In this post, I will share how to make the invisible visible and ensure the workload is divided fairly so you can have fun together.


Redefine Hosting as Shared Ownership


Treat hosting like a shared project, not a personality trait. Hosting is not something you’re born good at. It’s a set of responsibilities that can be divided, planned, and finished.


That means moving away from “How can I help?” and toward “What do I own?”


Ownership beats helping every time. Helping still leaves one person in charge. Ownership gives each partner a clear lane with a start and finish.


When both partners fully own different parts of the BBQ, the work becomes visible, manageable, and fair. No one is chasing loose ends. No one is quietly keeping score. Everyone knows what success looks like before guests arrive.


A Simple Memorial Day BBQ Role Split


Here’s a simple way couples can divide hosting responsibilities without one person doing everything.


Food and Drinks


One partner owns everything guests will eat and drink. That includes deciding what’s being served, shopping for it, prepping what needs to be prepped, and managing the grill or serving timeline. Ownership means making decisions and following through, not asking a dozen questions at the last minute.

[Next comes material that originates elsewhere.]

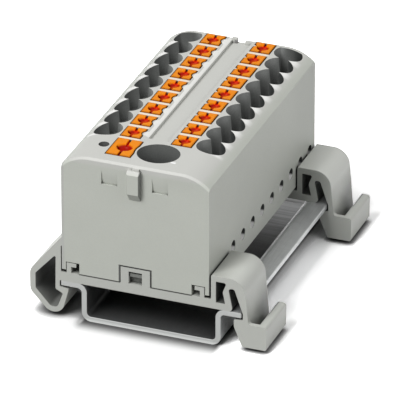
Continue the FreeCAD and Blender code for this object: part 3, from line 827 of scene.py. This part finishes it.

This role can be simple. Burgers, hot dogs, a couple of sides, and a cooler of drinks count. Ownership doesn’t mean gourmet. It means handled.


Here are a couple of recipes to consider for Memorial Day Weekend.



Setup and Timing


This person owns the physical setup and flow of the day. Chairs, tables, trash bags, napkins, sunscreen, music, and making sure things are ready when guests arrive. They also keep a loose eye on timing so food doesn’t run late and guests know what’s happening next.


Guest Communication


One partner owns communication. Invites, start times, what guests should bring (if anything), and answering questions as they come in. This prevents the “Who’s coming again?” confusion and keeps one inbox from becoming the default command center.


Cleanup and Reset


Cleanup is not an afterthought. It’s a role. One partner owns resetting the space once guests leave. Dishes, trash, leftovers, outdoor cleanup, and getting the house back to “good enough.” This role can include enlisting help from guests or kids, but ownership stays with one person.


The “Good Enough” BBQ Standard


Not everything needs to be homemade. Store-bought sides are fine. Paper plates are allowed. A cooler full of drinks beats a curated bar menu every time.


Guests don’t remember whether the pasta salad was made from scratch. They remember laughing, feeling welcomed, and not worrying about whether they’re imposing. The vibe matters more than the spread.


For burnout-prone couples, this mindset shift is everything. “Good enough” hosting frees up energy for connection. It keeps expectations realistic and reduces the pressure that silently falls on one partner.


Memorial Day isn’t a performance. It’s a pause. Shortcuts aren’t failures; they’re choices that protect your time and your relationship.


Hosting Can Build Connection—or Resentment


Memorial Day is about togetherness, rest, and shared time. The way couples host reflects how they share responsibility the rest of the year.


When one person carries the invisible load, even a great BBQ can leave a bad taste. When hosting is shared with clear ownership, it can actually build trust and connection.


Plan once. Decide who owns what. Agree on “good enough.” Then enjoy the day together.

The goal isn’t a perfect BBQ. It’s a partnership that feels fair long after the grill cools down.